The alternative may have required him to spend more time dealing with the sort of wildlife Witcover had less patience for: Republicans. He describes them as "antediluvian" and "Neanderthals" and saves his strongest opprobrium for Ford's challenger in the Republican primary, Ronald Reagan, whose candidacy draws expressions of incredulity from Witcover, especially when Reagan talks up Barry Goldwater as a role model.


"Sometimes I think moderation should be taken in moderation," Witcover quotes Reagan saying, which the author takes as an alarming "red flag" of Reagan's unelectability. At least in 1976, Witcover seemed to be right.


How Ford got so close to an upset in the end is a mystery Witcover doesn't explain too well. Perhaps people were more impressed than Witcover was by a man who ventured into large crowds after being targeted by two failed assassination attempts in the same month, and spoke with seeming passion about getting Americans to believe in their country again after the "long national nightmare" of Watergate.

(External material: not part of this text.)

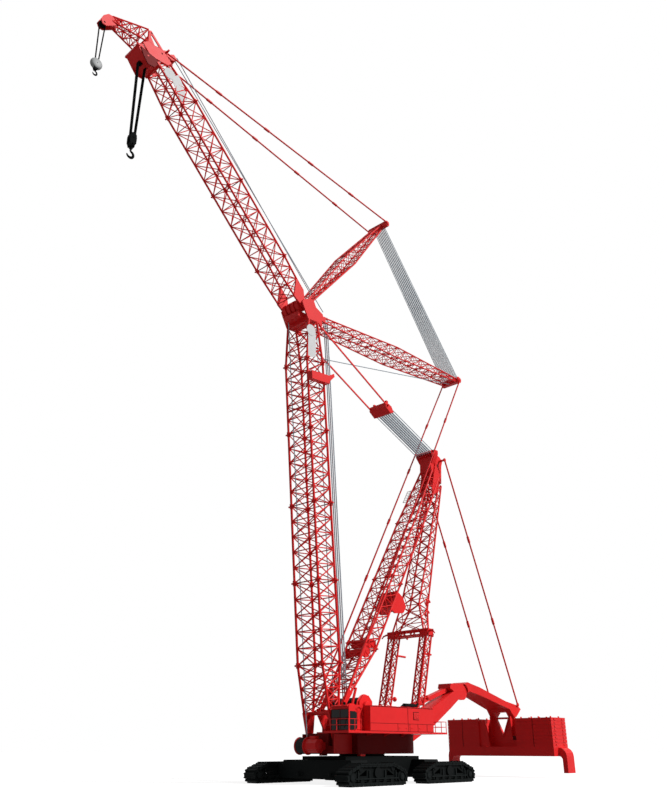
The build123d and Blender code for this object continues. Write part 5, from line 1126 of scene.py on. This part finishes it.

All Witcover can do is shake his head at the Nixon pardon and an apparent explanation for it offered by a White House aide, Bob Hartmann:


"Sometimes politicians don't do the smart thing, even when they know what it is. Sometimes they just do what they want to do, or what they feel they have to do."


Marathon is a smart book, but kind of soulless. In that sense it may well be the right document for remembering a rather soulless campaign between two men who didn't stand for anything more than basic niceness and decency. For all its heft, it comes off a bit shallow that way.